The reason Hayek coined the phrase “mirage of social justice” is quite simple: Such a thing can never truly exist.  “Only situations that have been created by human will can be called just or unjust. . . . Social justice,” Hayek concludes, “does not belong to the category of effort but that of nonsense, like the term ‘a moral stone.'"


Imagine a province which enacts a 2 dollar increase in the minimum wage after dedicated lobbying efforts on behalf of self-appointed poverty advocates.  As a result, a woman who owns a pizza restaurant employing 12 people, must lay off two employees and reduce another 4 to part-time hours in order to remain profitable.  Who is to blame for this injustice?  The invisible hand of the free market?  The pizza parlor owner?  The consumer who instead, frequents a chain restaurant that sells a similar product at a lower price?  The government for not providing subsidies to help cushion the blow of the increase?  Or could it possibly be the poverty advocates, who, operating on emotion rather than intellect, galvanized public opinion to support the new law?  Who has been unjust?  Who is to blame?  Is this a society that lives harmoniously?  One that fosters a culture of cooperation


When we lobby for legislation we are seeking legal recourse, not social justice.  We are trying to construct, through government lobbying, a society that fits one group's vision of what constitutes justice and fairness.  We move further and further away from Wolfensberger's vision of harmony that stems from each human being’s personal responsibility to his fellow man, and his community.

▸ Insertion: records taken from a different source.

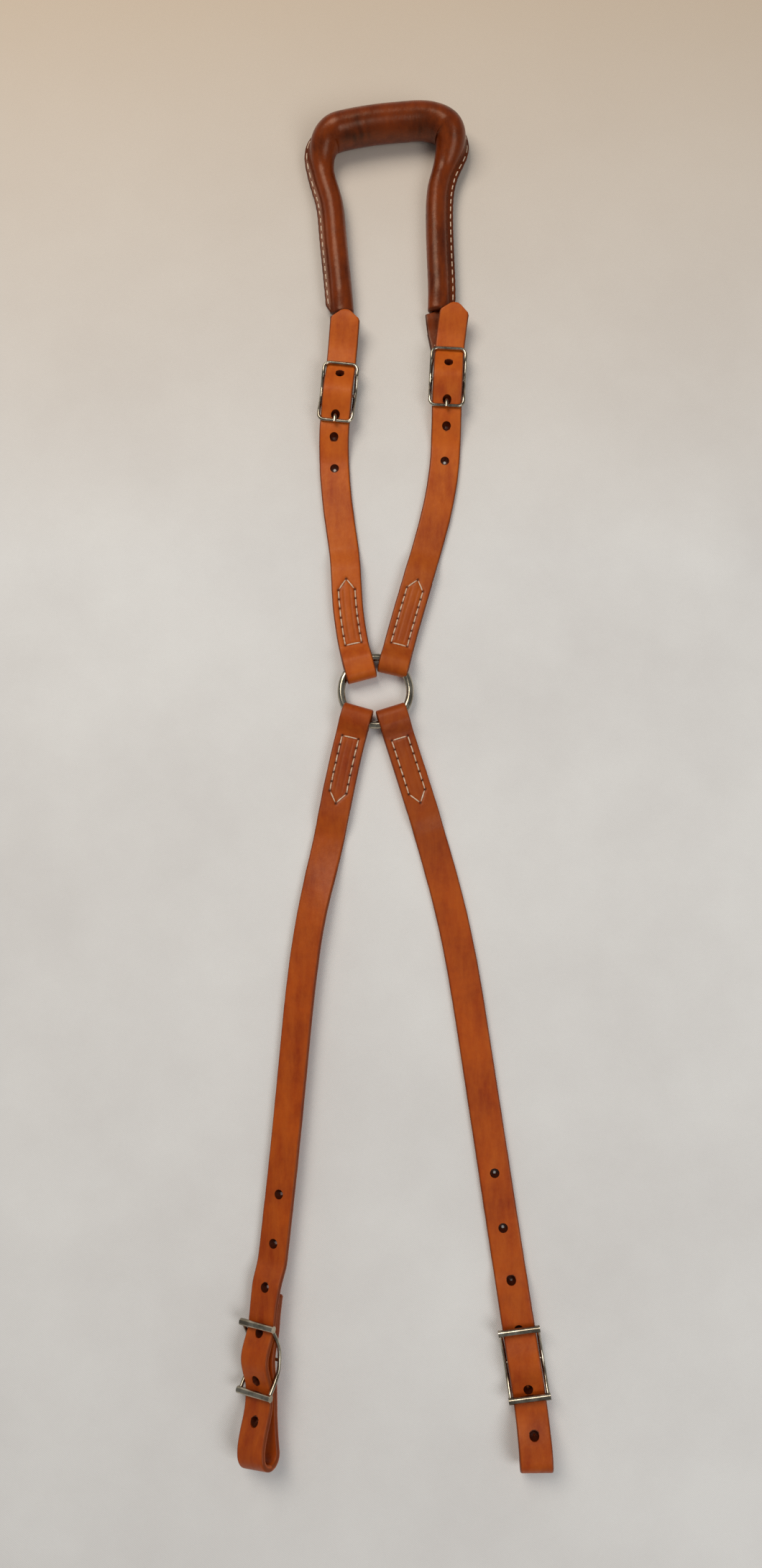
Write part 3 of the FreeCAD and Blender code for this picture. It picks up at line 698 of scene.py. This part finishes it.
def upper_strap(side, spec):
    """Eye at the ring, flat run, hump over the buckle's centre bar, and the pointed tip."""
    route = Route(spec["route"])
    buckle = route.station(*spec["buckle"])
    knots = ((50.0, LAYER_HIGH), (64.0, LAYER_LOW), (buckle - HALF_SPAN - 22, LAYER_LOW),
             (buckle - HALF_SPAN, UNDER_BAR), (buckle, OVER_BAR), (buckle + HALF_SPAN, UNDER_BAR),
             (buckle + HALF_SPAN + 6, UNDER_BAR + 0.3), (route.length, TIP_HEIGHT))
    outline = ring_eye(spec["reach"]) + level_run(9.7, 50.0, 0.6, ((0, LAYER_HIGH),))
    punched = [buckle + offset for offset in spec["holes"]]
    outline += punched_run(51.0, route.length - 1.2, 1.3, knots, punched)
    outline += level_run(route.length - 0.9, route.length, 0.3, knots)

    def width(along):
        return min(STRAP_WIDTH, TIP_WIDTH + (STRAP_WIDTH - TIP_WIDTH) * (route.length - along) / TIP_LENGTH)

    relief, stitch_shade = stitched_relief(spec["box"])
    name = f"upper_{side}"
    tone = strap_tone(stitch_shade, 0.85, spec["ring_shade"])
    piece = ribbon(name + "_leather", route, outline, width, STRAP_THICK, FLAT, relief, tone)
    holes = [hole_place(route, along, knots) for along in punched]
    punch(piece, [cutter(centre, up, HOLE_RADIUS, -3.6, 3.6) for centre, up in holes])
    # Painted shade inside the punched holes.
    paint_shade_in_holes(piece, holes)
    sharpen(piece)
    finish_piece(piece, TAN, "upper_loop", "tan_leather", name + "_strap")
    stitches = box_threads(name + "_stitches", route, spec["box"])
    finish_piece(stitches, THREAD, "upper_loop", "thread", name + "_thread")


LOWER = {
    "left": {
        "route": [(-10.4, -14.6), (-13.2, -25), (-17.5, -44), (-25.6, -85), (-32.4, -118.2),
                  (-40.0, -182.5), (-45.7, -245.2), (-49.3, -280), (-52.0, -309), (-53.1, -329),
                  (-53.2, -350), (-51.3, -376.5)],
        "reach": 6.8,
        "box": (10.2, 39.5, 45.5),
        "conway": (-53.1, -329.0),
        "holes": (-76.0, -52.5, -32.5, -12.0, 9.6, 27.7),
        "roll": -34.0,
        "ring_shade": 0.16,
    },
    "right": {
        "route": [(9.5, -15.2), (13.2, -27), (19.5, -47), (30.6, -84), (39.5, -118.5), (50.5, -182.5),
                  (59.7, -245.2), (66.3, -290), (72.7, -332.4), (76.0, -356), (77.8, -378.6)],
        "reach": 7.2,
        "box": (10.2, 39.5, 45.5),
        "conway": (72.7, -332.4),
        "holes": (-89.7, -63.2, -38.6, -15.6, 11.8, 31.6),
        "roll": -4.0,
        "ring_shade": 0.3,
    },
}
LOOP_HEIGHT, LOOP_REACH, TAIL_PAST_CONWAY = 8.0, 49.3, 30.0
CONWAY_RAIL, STUD_TOP = 1.8, 7.0
HUMP = STUD_TOP + 0.2 + STRAP_THICK / 2
TAIL_HUMP = CONWAY_RAIL + 0.3 + STRAP_THICK / 2


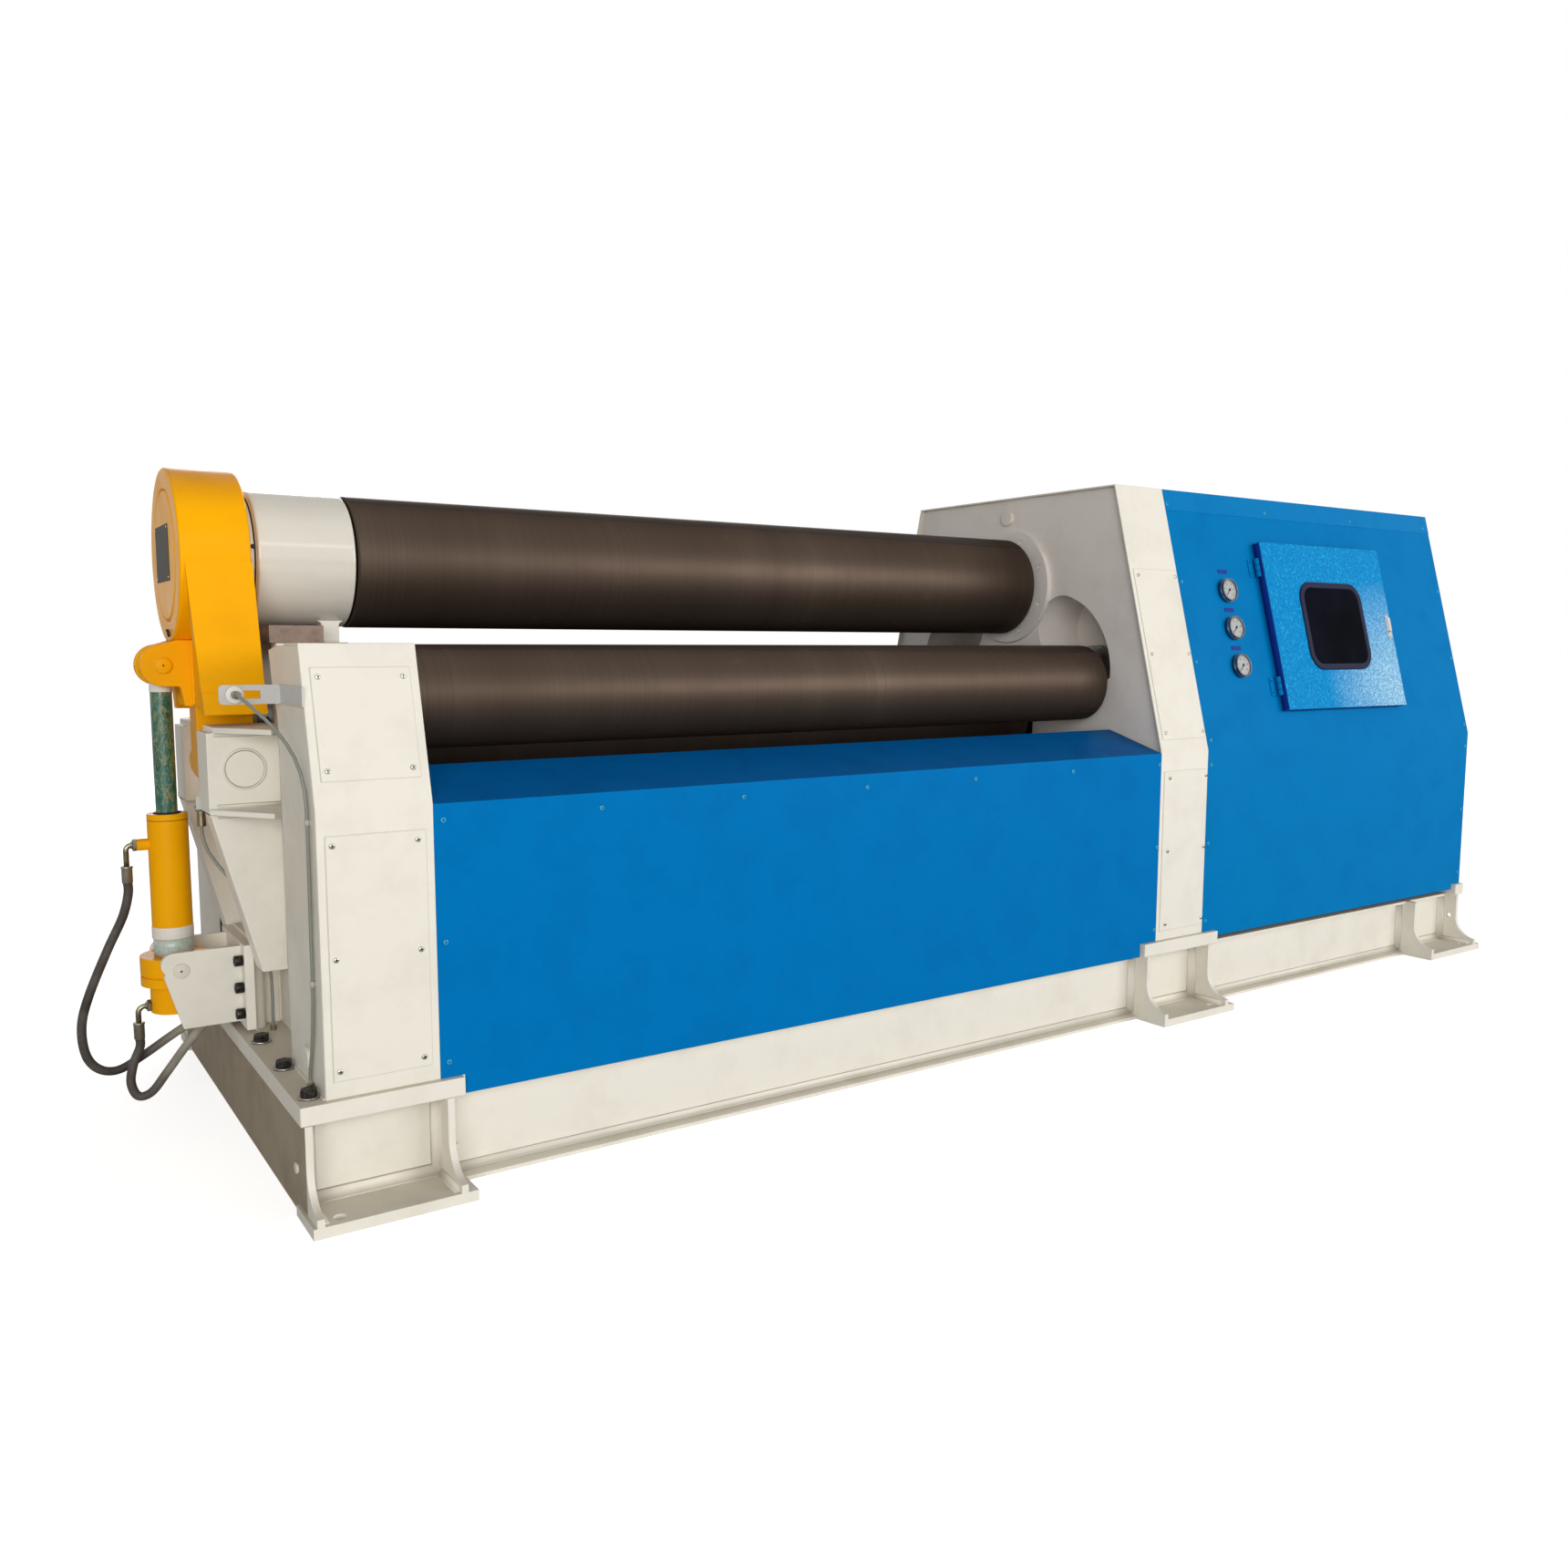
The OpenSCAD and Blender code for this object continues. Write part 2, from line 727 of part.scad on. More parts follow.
module hinge_pin() {
    color("ivory") translate([hinge_x, 0, hinge_z]) {
        bar_y(-bracket_outer_y - 3, bracket_outer_y + 3, hinge_pin_r);
        for (y = [-bracket_outer_y - 5, bracket_outer_y]) bar_y(y, y + 5, 38.5);
    }
}

// ---- Yoke ----

module ring_bore_cut(r) {
    translate([0, 0, top_roll_z]) bar_x(yoke_x0 - 50, yoke_x1 + 50, r);
}

module yoke_ring() {
    color("orange") translate([0, 0, top_roll_z]) difference() {
        bar_x(yoke_x0, yoke_x1, yoke_r);
        bar_x(yoke_x0 + 30, yoke_x1 + 1, neck_bore_r);
        bar_x(yoke_x0 - 1, yoke_x0 + 12, 140);
    }
}

module yoke_cover() {
    color("orange") translate([0, 0, top_roll_z]) bar_x(yoke_x0 - 1, yoke_x0 + 12, 140);
}

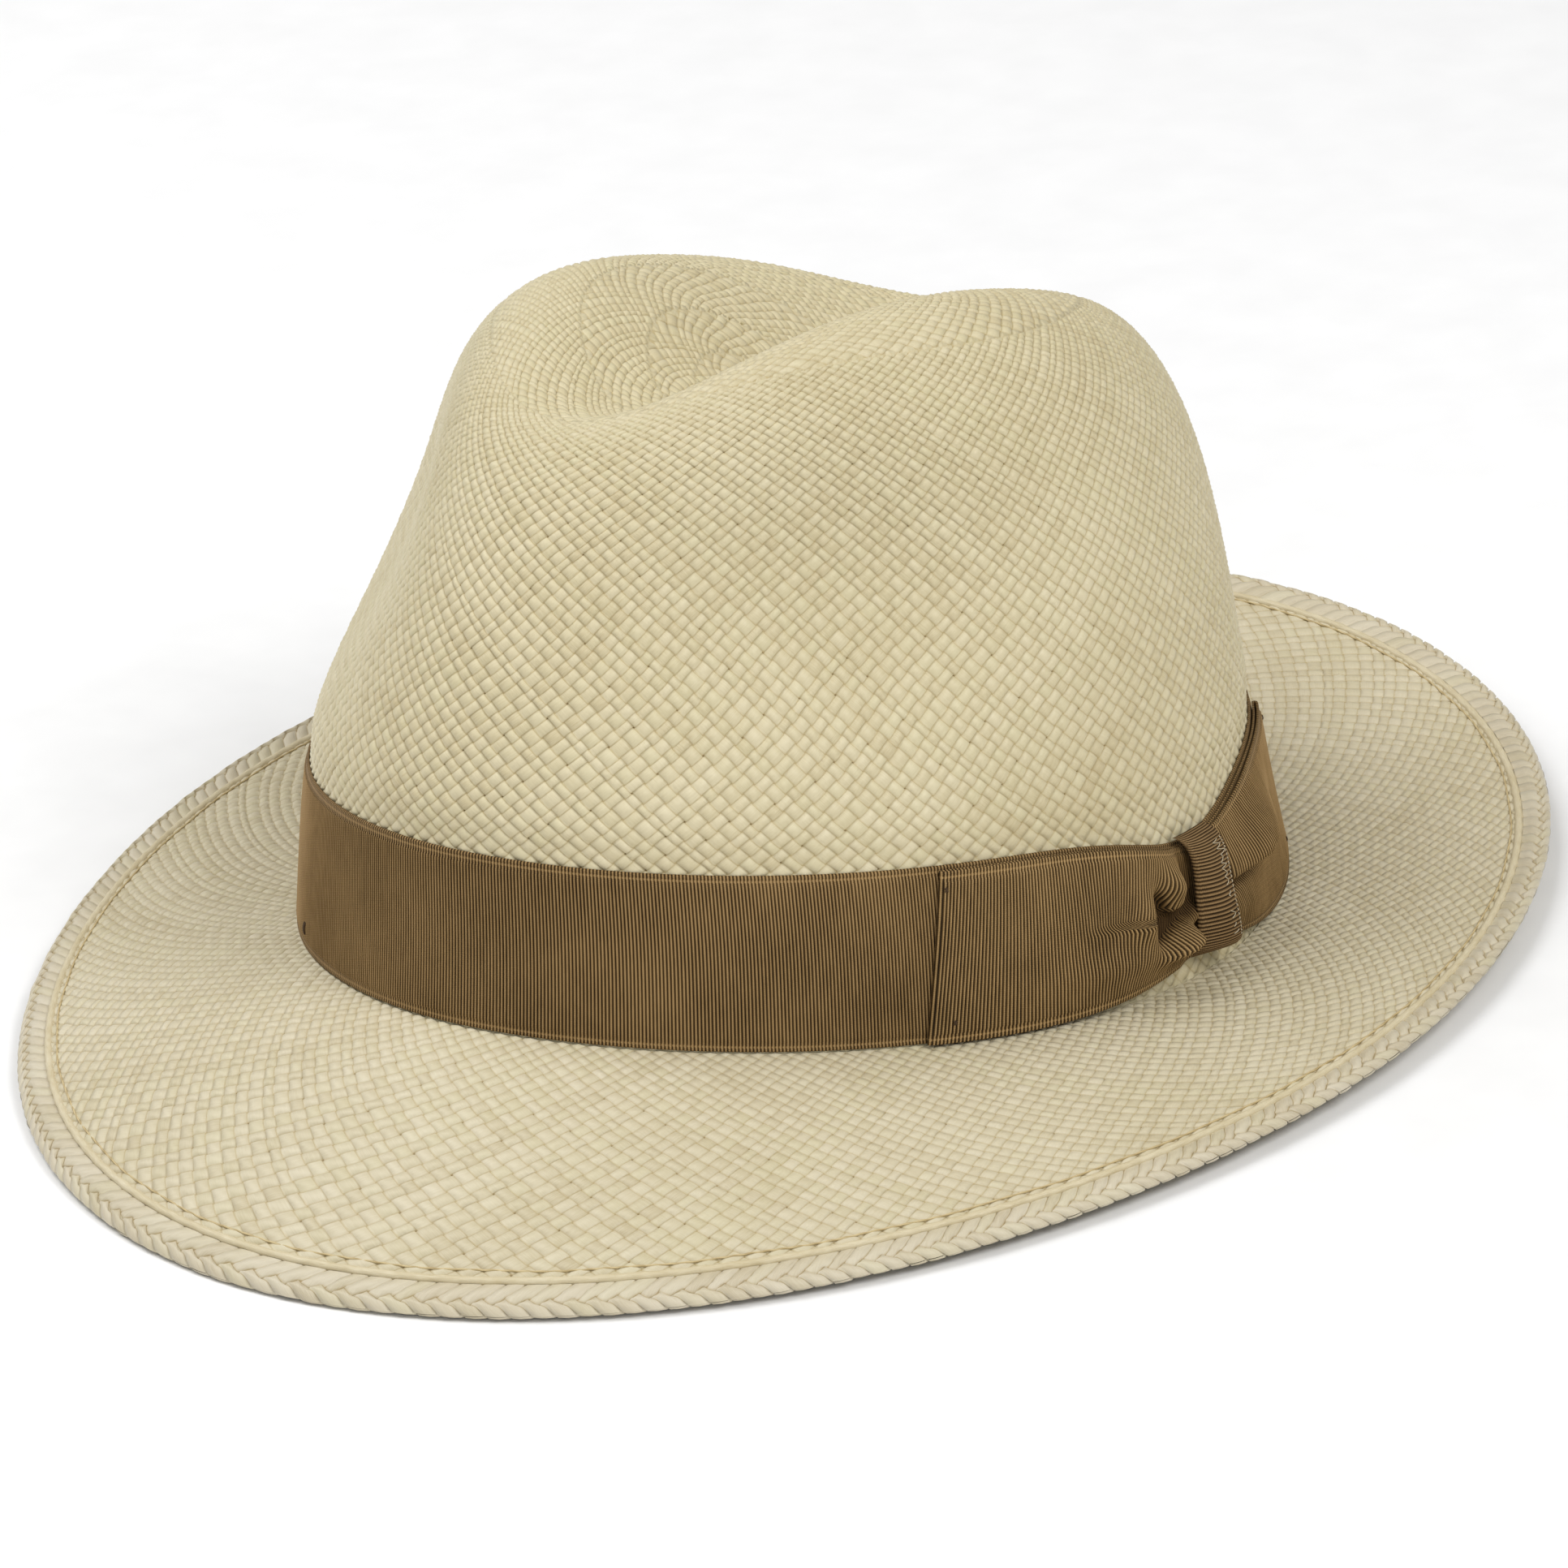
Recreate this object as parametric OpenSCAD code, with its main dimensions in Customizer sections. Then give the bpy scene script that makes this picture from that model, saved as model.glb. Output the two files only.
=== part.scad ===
// Creased straw hat with a wide ribbon, a flat side bow and a snapped brim.
// Millimetres, +Z up, front of the hat towards -Y, bow on +X (the wearer's left).
// The hat rests on a table on its front rim and on the back of its brim fold.

/* [Head opening] */
// half the outer length of the crown at the brim fold
half_length = 103.58; // [92:0.01:112]
// half the outer width of the crown at the brim fold
half_width = 88.57; // [78:0.01:98]
// how much wider the oval is behind the middle
egg = 0.063; // [0:0.001:0.12]
// superellipse power of the oval
oval_power = 1.9; // [1.8:0.01:2.4]
// rise of the fold at front and back against the sides
fold_saddle = 3.36; // [0:0.01:8]
// rise of the fold at the front against the back
fold_pitch = 6.0; // [0:0.1:10]

/* [Crown] */
// height of the uncreased block above the fold
crown_height = 117.1; // [95:0.1:135]
// slope of the top, up towards the front
crown_pitch = 0.0763; // [0:0.0001:0.15]
// slope of the top, up towards the bow side
crown_lean = 0.036; // [0:0.001:0.08]
// squareness of the shoulder
shoulder_power = 4.07; // [2.4:0.01:5.5]
// narrowing from fold to top
taper = 0.1; // [0:0.001:0.2]
// extra narrowing half-way up the back
rear_taper = 0.0624; // [0:0.0001:0.15]
// backward shift of the top
crown_shift = 2.96; // [-6:0.01:8]
// thickness of the woven straw
straw = 1.2; // [0.8:0.1:2]

/* [Crease and pinches] */
// depth of the centre crease
crease_depth = 21.1; // [10:0.1:35]
// how much deeper the crease is per 100 mm towards the back
crease_deepen = 11.6; // [0:0.1:20]
// half width of the crease
crease_width = 22.8; // [12:0.1:40]
// widening of the crease per 100 mm towards the back
crease_flare = 3.5; // [0:0.1:10]
// squareness of the crease section
crease_power = 1.91; // [1.5:0.01:3]
// where the crease starts at the front and how softly
crease_front = [-65.7, 25.2];
// where the crease ends at the back and how softly
crease_back = [71.1, 22.6];
// height gained by each ridge beside the crease
ridge_gain = 4.75; // [0:0.01:10]
// place of the ridge crest, sideways and lengthways
ridge_place = [41, -9.6];
// centre of each front pinch
pinch_place = [60, -55.2, 79.3];
// inward and backward push of a pinch
pinch_push = [10.5, 11.2];
// reach of a pinch
pinch_reach = [47.3, 43, 37.5];
// lean of a pinch
pinch_turn = 9.8; // [-30:0.1:30]
// backward push of the upper front
front_dent = 7; // [0:0.1:12]
// forward bulge just above the ribbon
front_bulge = 2.7; // [0:0.1:6]

/* [Brim] */
// brim width at front, sides and back
brim_front = 56.9; // [45:0.1:75]
brim_side = 47.7; // [40:0.1:75]
brim_back = 54.8; // [45:0.1:75]
// slope of the plane that the rim lies in, down towards the front
rim_slope = 0.0874; // [0:0.0001:0.2]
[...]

“The only way for social justice to make sense is if you operate from the assumption that the invisible hand of the market should be amputated and replaced with the very visible hand of the state. In other words, each explicit demand for social justice carries with it the implicit but necessary requirement that the state do the fixing. And a society dedicated to the pursuit of perfect social justice must gradually move more and more decisions under the command of the state, until it is the sole moral agent.”